Adds Scott Wiener, "We're seeing an organization that has really atrophied. ... This is a good opportunity for us to take Pride to the next step and align it with a stronger organization." Both supes noted that government intervention could be necessary, as Pride belongs to no organization or individual, but to the community. Pride's attorney, however, notes that "the community" hasn't trademarked the phrase "SF Pride."
Yet this debate — along with notions of "governance" or "cost recovery" — means little to the throngs that attend San Francisco's free yearly event. For them, regardless of who's running the show, Pride offers an opportunity to openly and unabashedly live their lives the way they see fit. Or, less altruistically, to have a killer weekend. Either way, they're coming — and so is their money. From humble origins, Pride has grown into a multimillion-dollar cash cow for San Francisco businesses — the organization's in-house surveys calculate it brings $80 million to $100 million into the city. In 2006, the Convention & Visitors Bureau honored Pride with its annual Silver Cable Car award for contributions to the city's "visitor industry" (fellow winners include Fisherman's Wharf, Willie Mays, and, yes, sourdough bread).
But Pride doesn't just bring money in — it also doles it out. The festival has given more than $1.7 million since 1997, and serves as a vital payday for area nonprofits benefiting from the event's philanthropic largess. Put bluntly, there's too much money in Pride for it to cease; it really is too big to fail, even if the organization putting it on does. But what the festival will look like in years to come — and what defines "success" — is as clear as a pint of Guinness.
In 1978 — the same year Harvey Milk paraded down the street wearing a floral necklace and a mile-wide grin — Gilbert Baker asked for some money. He got it.
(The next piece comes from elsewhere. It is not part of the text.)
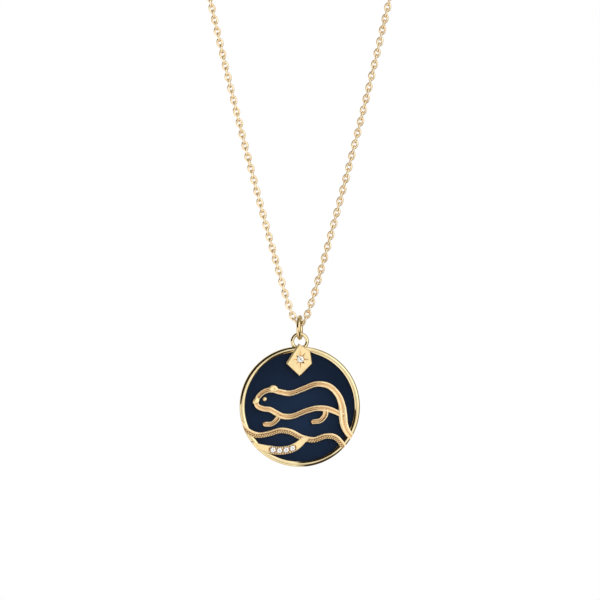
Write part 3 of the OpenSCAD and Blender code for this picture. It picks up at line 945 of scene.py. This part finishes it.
def linkShape(pitch):
    # points of one link as along, wide and lift, for each step round the link and each side of its wire
    halfLong = pitch / 2 + loop["wire"] / 2
    halfWide = (loop["linkWidth"] - loop["wire"]) / 2
    t = np.arange(loop["steps"]) * 2 * pi / loop["steps"]
    centre = np.stack([halfLong * np.cos(t), halfWide * np.sin(t)], axis=1)
    outward = np.stack([halfWide * np.cos(t), halfLong * np.sin(t)], axis=1)
    outward /= np.linalg.norm(outward, axis=1)[:, None]
    section = np.array(circleLoop((0, 0), loop["wire"] / 2, loop["sides"]))
    flat = centre[:, None, :] + outward[:, None, :] * section[None, :, :1]
    lift = np.broadcast_to(section[None, :, 1:], (*flat.shape[:2], 1))
    return np.concatenate([flat, lift], axis=2)


def buildChain():
    pitch = linkPitch()
    shape = linkShape(pitch)
    faces = np.array(gridFaces(loop["steps"], loop["sides"], True, True))
    allVerts, allFaces = [], []
    for i in range(-loop["linksEachSide"], loop["linksEachSide"] + 1):
        # the links at the foot have slipped a little to the right; the two ends are fixed
        s = i * pitch + loop["slip"] * (1 - abs(i) / loop["linksEachSide"])
        x, z, slope = chainPoint(s)
        way = 1 if i >= 0 else -1
        along = np.array([sin(slope), 0, cos(slope)]) * way
        side = np.array([cos(slope), 0, -sin(slope)]) * way
        twist = (pi / 2 if i % 2 else 0) + chainTwist(s)
        wide = side * cos(twist) + np.array([0, 1, 0]) * sin(twist)
        axes = np.array([along, wide, np.cross(along, wide)])
        verts = np.array([x, 0, discZ + loop["apexUp"] + z]) + shape @ axes
        allFaces.append(faces + len(allVerts) * loop["steps"] * loop["sides"])
        allVerts.append(verts.reshape(-1, 3) * mm)
    piece = makePiece("chain_links", np.concatenate(allVerts), np.concatenate(allFaces).tolist(), "necklace",
                      ["chainGold"])
    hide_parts("chain")
    print("chain of", len(allVerts), "links, pitch", round(pitch, 4), "mm")


clasp = {"bodyR": 2.25, "bodyWire": 0.5, "bodySteps": 96, "bodySides": 28, "eyeR": 0.7, "eyeWire": 0.2,
         "eyeSteps": 56, "endR": 1.2, "endWire": 0.2, "endSteps": 72, "thinSides": 16}


def buildFastening():
    x, y, z = Vector((1, 0, 0)), Vector((0, 1, 0)), Vector((0, 0, 1))
    low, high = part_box("clasp")
    height = (low.z + high.z) / 2 / mm
    bodyX = low.x / mm + clasp["bodyR"] + clasp["bodyWire"]
    eyeX = high.x / mm - clasp["eyeR"] - clasp["eyeWire"]
    parts = Parts()
    parts.add(*ringShape(Vector((bodyX, 0, height)), x, y, clasp["bodyR"], clasp["bodyWire"],
                         clasp["bodySteps"], clasp["bodySides"]))
    parts.add(*ringShape(Vector((eyeX, 0, height)), x, y, clasp["eyeR"], clasp["eyeWire"],
                         clasp["eyeSteps"], clasp["thinSides"]))
    piece = makePiece("clasp_body", parts.verts, parts.faces, "necklace", ["polishedGold"])
    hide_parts("clasp")
    low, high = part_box("end_ring")
    verts, faces = ringShape((low + high) / 2 / mm, x, z, clasp["endR"], clasp["endWire"],
                             clasp["endSteps"], clasp["thinSides"])
    piece = makePiece("end_loop", verts, faces, "necklace", ["polishedGold"])
    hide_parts("end_ring")


buildJumpRing()
buildChain()
buildFastening()


# Studio: a pale floor, a bright room with a few dark cards in it, soft lights, and a long lens

studio = {
    "room": (1.0, 0.99, 0.97, 1.0), "strength": 1.5, "seen": (1.0, 1.0, 1.0, 1.0),
    # cards on the room's wall, as spans of angles in degrees with soft edges: polar is off the camera's
    # direction, turn is round the picture, side is to the right, lift is upwards
    "cards": [((0.66, 0.62, 0.54), {"polar": (78, 200, 20)}),
              ((0.3, 0.28, 0.2), {"polar": (68, 200, 16), "turn": (-40, 76, 20)}),
              ((0.04, 0.037, 0.035), {"polar": (-7, 3.5, 2)}),
              ((0.48, 0.42, 0.32), {"polar": (18, 46, 8), "turn": (178, 264, 12)}),
              ((0.05, 0.035, 0.02), {"side": (3.5, 100, 4), "lift": (-100, -32, 6)}),
              ((0.05, 0.035, 0.02), {"polar": (21, 60, 6), "turn": (268, 303, 8)}),
              ((0.02, 0.014, 0.008), {"polar": (26, 102, 8), "turn": (88, 116, 8)}),
              ((0.02, 0.014, 0.008), {"side": (-100, -6, 4), "lift": (1.2, 100, 2),
                                      "polar": (-10, 102, 12)})],
    # soft lights: place from the disc's centre in metres, size and power
    "lights": {"softRight": ((0.55, -0.6, 0.35), 0.8, 0.8), "softLeft": ((-0.45, -0.6, -0.4), 0.6, 0.3)},
    "floorR": 1.0, "floorDrop": 170.0, "floorSides": 96, "floorColour": (0.93, 0.94, 0.96, 1.0),
    "floorRough": 0.7, "sensor": 36.0, "frameHalf": 49.83, "cameraFar": 1200.0, "frameX": 0.05,
    "frameUp": 17.706, "clip": (0.01, 20.0),
}


def buildFloor():
    z = (discZ + studio["frameUp"] - studio["floorDrop"]) * mm
    verts = [(x, y, z) for x, y in circleLoop((0, 0), studio["floorR"], studio["floorSides"])]
    mesh = bpy.data.meshes.new("floor")
    mesh.from_pydata(verts, [], [tuple(range(len(verts)))])
    paint = bpy.data.materials.new("floorPaint")
    addSurface(nodeTree(paint), {"Base Color": studio["floorColour"], "Roughness": studio["floorRough"]})
    mesh.materials.append(paint)
    floor = bpy.data.objects.new("floor", mesh)
    bpy.context.scene.collection.objects.link(floor)
    floor.visible_glossy = False  # the gold mirrors the room alone


def insideSpan(tree, angle, span):
    # 1 between the two ends of a span in degrees, 0 past its soft edges; the angle is in radians
    low, high, soft = (radians(v) for v in span)
    off = calc(tree, "WRAP", calc(tree, "SUBTRACT", angle, (low + high) / 2), pi, -pi)
    away = calc(tree, "ABSOLUTE", off, 0.0)
    half = (high - low) / 2
    share = addNode(tree, "ShaderNodeMapRange", {
        "Value": away, "From Min": half + soft / 2, "From Max": half - soft / 2},
        interpolation_type="SMOOTHSTEP")
    return share.outputs["Result"]


def buildRoom():
    # the camera sees plain white behind the piece, and everything else the room with its cards
    world = bpy.data.worlds.new("studioRoom")
    bpy.context.scene.world = world
    tree = nodeTree(world)
    where = addNode(tree, "ShaderNodeTexCoord")
    unit = addNode(tree, "ShaderNodeVectorMath", {0: where.outputs["Generated"]}, operation="NORMALIZE")
    axes = addNode(tree, "ShaderNodeSeparateXYZ", {0: unit.outputs["Vector"]})
    x, y, z = (axes.outputs[k] for k in range(3))
    angles = {"polar": calc(tree, "ARCCOSINE", calc(tree, "MULTIPLY", y, -1.0), 0.0),
              "turn": calc(tree, "ARCTAN2", z, x),
              "side": calc(tree, "ARCSINE", x, 0.0),
              "lift": calc(tree, "ARCSINE", z, 0.0)}
    colour = studio["room"]
    for tone, spans in studio["cards"]:
        share = 1.0
        for kind, span in spans.items():
            share = calc(tree, "MULTIPLY", insideSpan(tree, angles[kind], span), share)
        mix = addNode(tree, "ShaderNodeMix", {0: share, 6: colour, 7: (*tone, 1.0)}, data_type="RGBA")
        colour = mix.outputs[2]
    room = addNode(tree, "ShaderNodeBackground", {"Color": colour, "Strength": studio["strength"]})
    plain = addNode(tree, "ShaderNodeBackground", {"Color": studio["seen"], "Strength": 1.0})
    light = addNode(tree, "ShaderNodeLightPath")
    both = addNode(tree, "ShaderNodeMixShader", {
        0: light.outputs["Is Camera Ray"], 1: room.outputs[0], 2: plain.outputs[0]})
    addNode(tree, "ShaderNodeOutputWorld", {"Surface": both.outputs[0]})


def addSoftLight(name, place, size, power):
    data = bpy.data.lights.new(name, "AREA")
    data.shape = "DISK"
    data.size = size
    data.energy = power
    lamp = bpy.data.objects.new(name, data)
    target = Vector((0, 0, discZ * mm))
    lamp.location = target + Vector(place)
    lamp.rotation_euler = (target - lamp.location).to_track_quat("-Z", "Y").to_euler()
    bpy.context.scene.collection.objects.link(lamp)


def buildCamera():
    data = bpy.data.cameras.new("camera")
    data.sensor_width = studio["sensor"]
    data.lens = studio["sensor"] / 2 * studio["cameraFar"] / studio["frameHalf"]
    data.clip_start, data.clip_end = studio["clip"]
    camera = bpy.data.objects.new("camera", data)
    camera.location = (studio["frameX"] * mm, -studio["cameraFar"] * mm, (discZ + studio["frameUp"]) * mm)
    camera.rotation_euler = (pi / 2, 0, 0)
    bpy.context.scene.collection.objects.link(camera)
    bpy.context.scene.camera = camera


buildFloor()
buildRoom()
for name, (place, size, power) in studio["lights"].items():
    addSoftLight(name, place, size, power)
buildCamera()
bpy.context.scene.view_settings.view_transform = "Standard"
bpy.context.scene.view_settings.look = "None"
print("studio built")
The artist was awarded $1,000 from the parade committee of what was then called Gay Freedom Day, and acquired spectacular quantities of multicolored cotton fabric. Working with teams of volunteers at the Gay Community Center at 330 Grove St. (don't look for it, it's not there anymore) Baker crafted two 30-by-60-foot rainbow flags, creating what is now a worldwide icon. Asked whether the first flags are still around, he laughs. They weren't built to last. They're long gone. So, too, are the smaller and more homespun Gay Freedom Day celebrations, when tens of thousands of attendees might end the day with a picnic — or a "gay-in" — at the park.